Aber nicht nur die Kanalsanierung ist wichtig. Viernheim setzt als Brundtlandstadt auch auf die Entsiegelung von Flächen und bezieht dies in die Stadtplanung mit ein. Auch der BUND engagiert sich vor Ort und klärt Hausbesitzer auf, wie sie durch Sickermulden oder Sickerbeete ihren Beitrag leisten können. Die Maßnahmen erregen auch internationale Aufmerksamkeit. So ist im Februar 2012 eine brasilianische Delegation zu Gast, die sich im Bannholzgraben zum Thema Entwässerungskonzepte informiert.
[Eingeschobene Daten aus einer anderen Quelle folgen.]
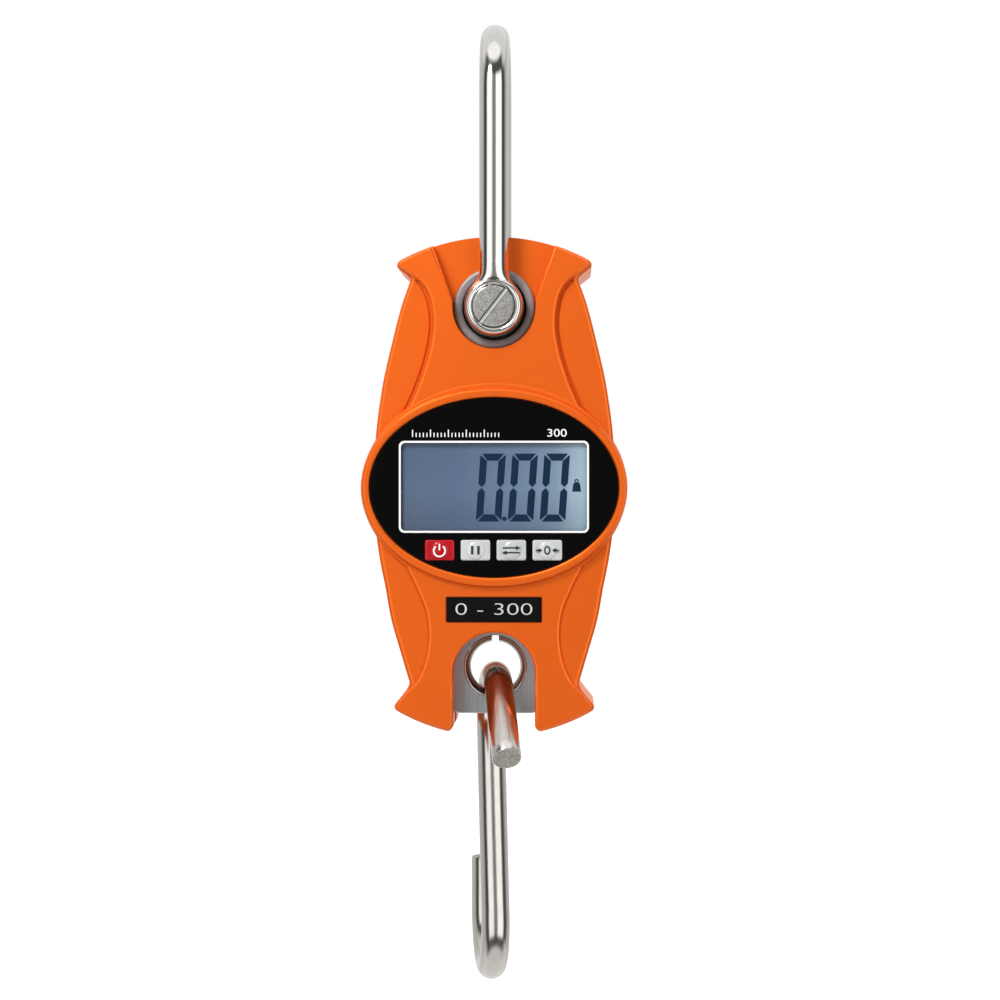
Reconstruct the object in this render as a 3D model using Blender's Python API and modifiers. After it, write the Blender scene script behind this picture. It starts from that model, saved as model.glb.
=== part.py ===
# Hanging digital scale: U-shackle above, orange two-part housing with a display, S-hook below.
# Metres, +Z up, the display faces -Y. The origin is the inside top of the shackle, where the
# scale hangs from. Sizes below are in millimetres; heights marked "level" count from a
# reference line across the display and are turned into Z by at_level().
import math

import bmesh
import bpy
from mathutils import Matrix, Vector

for old in list(bpy.data.objects):
    bpy.data.objects.remove(old)

MM = 0.001

# ---- driving dimensions (mm) --------------------------------------------------------------
HANG_LEVEL = 124.6          # inside top of the shackle above the reference line

PIN_LEVEL = 52.8            # shackle pin axis
PIN_R = 5.7
PIN_HALF_LENGTH = 19.8
SHACKLE_WIRE_R = 4.0
SHACKLE_HALF_SPAN = 16.0    # leg centre to middle plane
SHACKLE_EYE_R = 8.2
SHACKLE_EYE_WIDTH = 7.0
RUNNING_GAP = 0.08          # radial clearance of a turning fit

FRONT_WING_Y = -13.5        # lowered side areas of the front cover
FRONT_PANEL_Y = -15.3       # raised hourglass panel
BEZEL_Y = -17.0             # rim around the display
REAR_Y = 18.0
PARTING = 0.35              # each cover stops this far from the middle plane
RECESS_Y = 10.0             # floor of the shackle recesses, front (-) and rear (+)

DISPLAY_LEVEL = 3.4         # centre of the oval bezel
BEZEL_HALF = (36.5, 27.3)
PANEL_HALF = (34.0, 24.5)
WINDOW_SIZE = (50.0, 23.2)
WINDOW_LEVEL = 3.6
KEY_SIZE = (8.1, 5.6)
KEY_PITCH = 9.8
KEY_LEVEL = -13.7
KEY_NAMES = ("power_key", "hold_key", "unit_key", "tare_key")

CELL_HALF_WIDTH = 13.0      # load cell plate
CELL_HALF_THICKNESS = 4.0
CELL_TOP = 63.0
CELL_BOTTOM = -59.3
EYE_LEVEL = -46.4           # lower eye of the load cell
LINER_OUTER_R = 8.7
LINER_INNER_R = 6.9
LINER_ROUNDING = 8.0
ARCH_LEVEL = -47.6
ARCH_R = 11.2

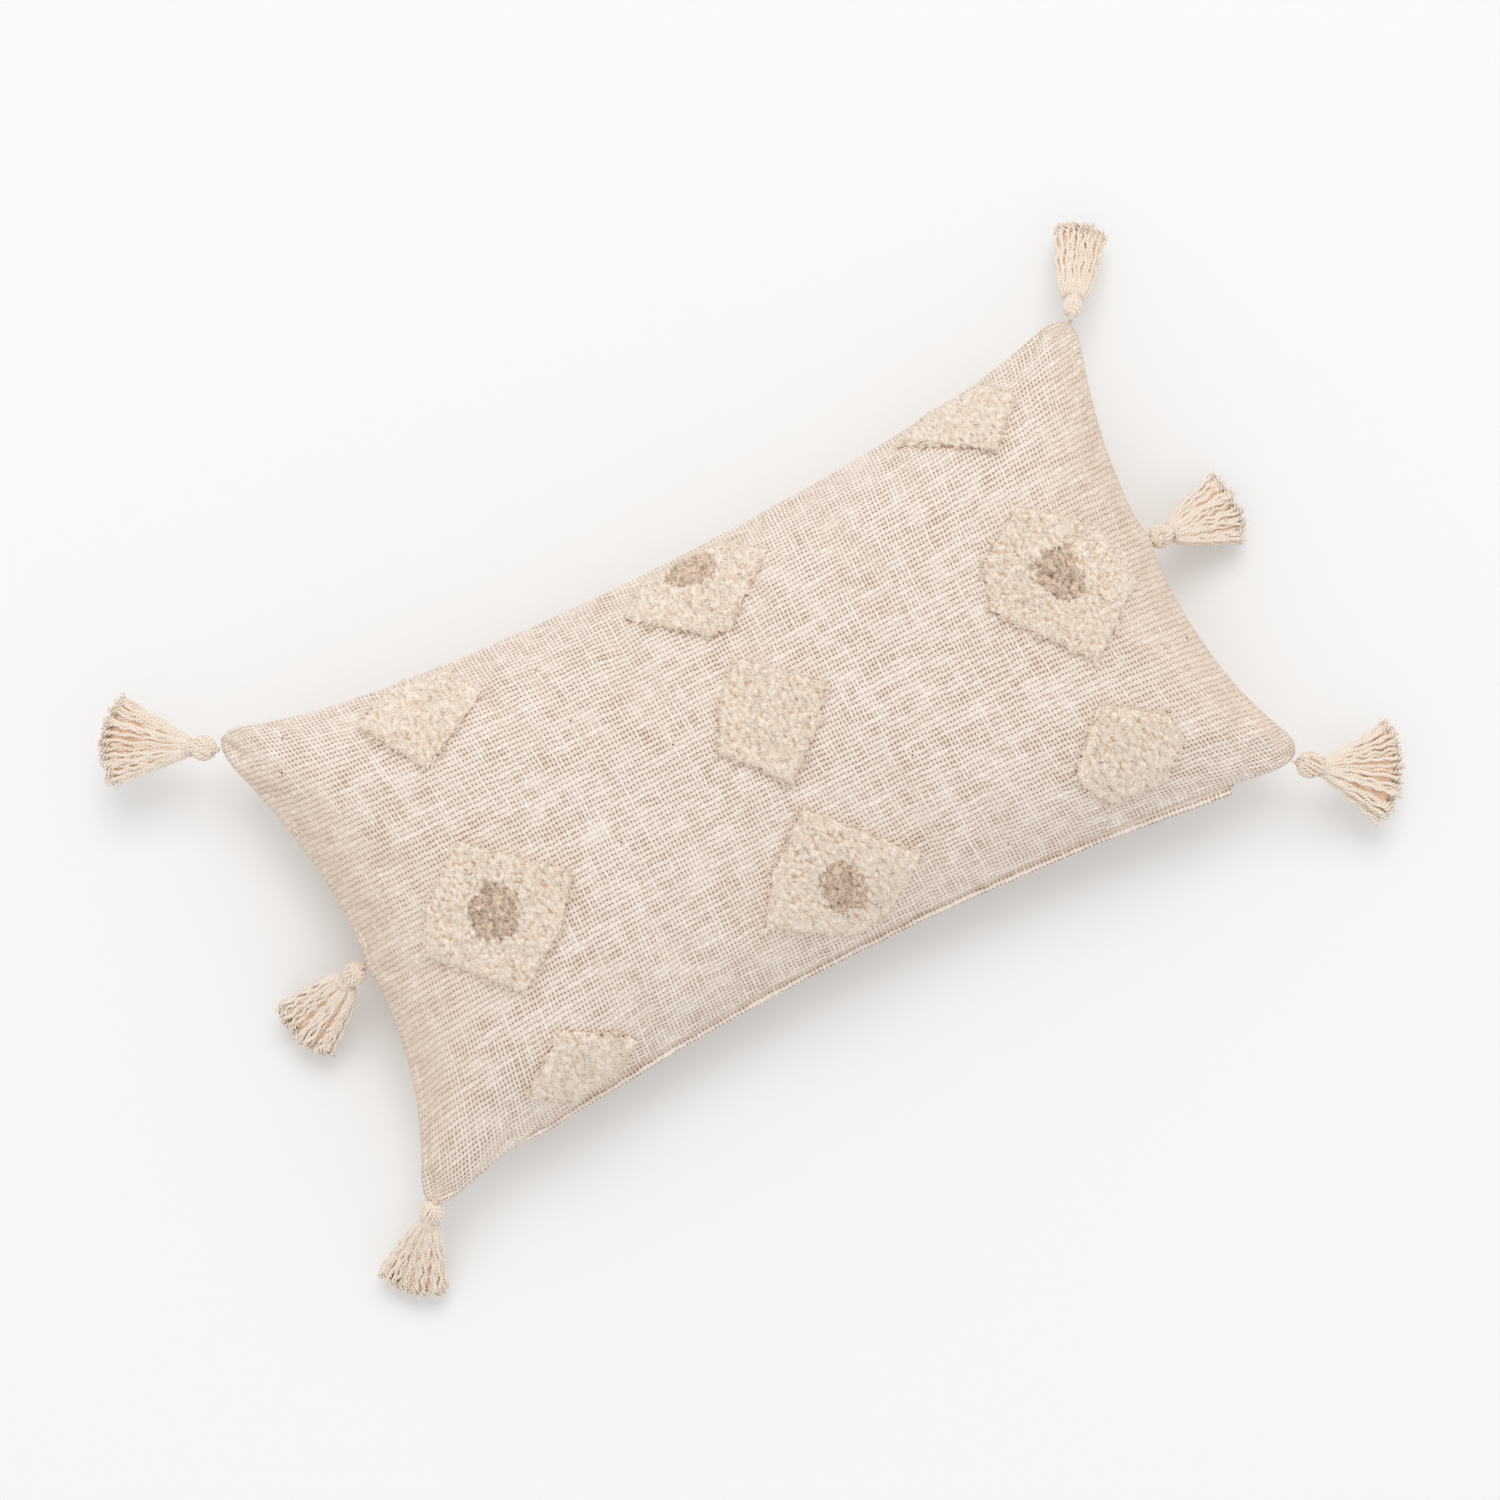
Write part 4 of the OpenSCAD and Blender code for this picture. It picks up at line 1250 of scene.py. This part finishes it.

2017 beschließt die Stadtverordnetenversammlung einen zweiten Sanierungsschritt. Es wird mit den Planungen für einen Entlastungssammler im Bereich Karl-Marx-Straße, Kreuzstraße, Siegfriedstraße, Illertstraße, Friedrich-Ebert-Straße, Industriestraße bis auf Höhe der Einfahrt zum städtischen Bauhof begonnen. Das Pumpwerk Saarlandstraße wird einbezogen. Der Magistrat hat jetzt den Auftrag in Höhe von 17,2 Millionen Euro vergeben.

Im kommenden September sollen die langjährigen Planungen nun endlich in die Tat umgesetzt werden. Die Bauarbeiten werden abschnittsweise stattfinden. Die Details dazu stellt die Stadt gemeinsam mit den Stadtwerken an diesem Freitag, 23. Juli, der Öffentlichkeit vor.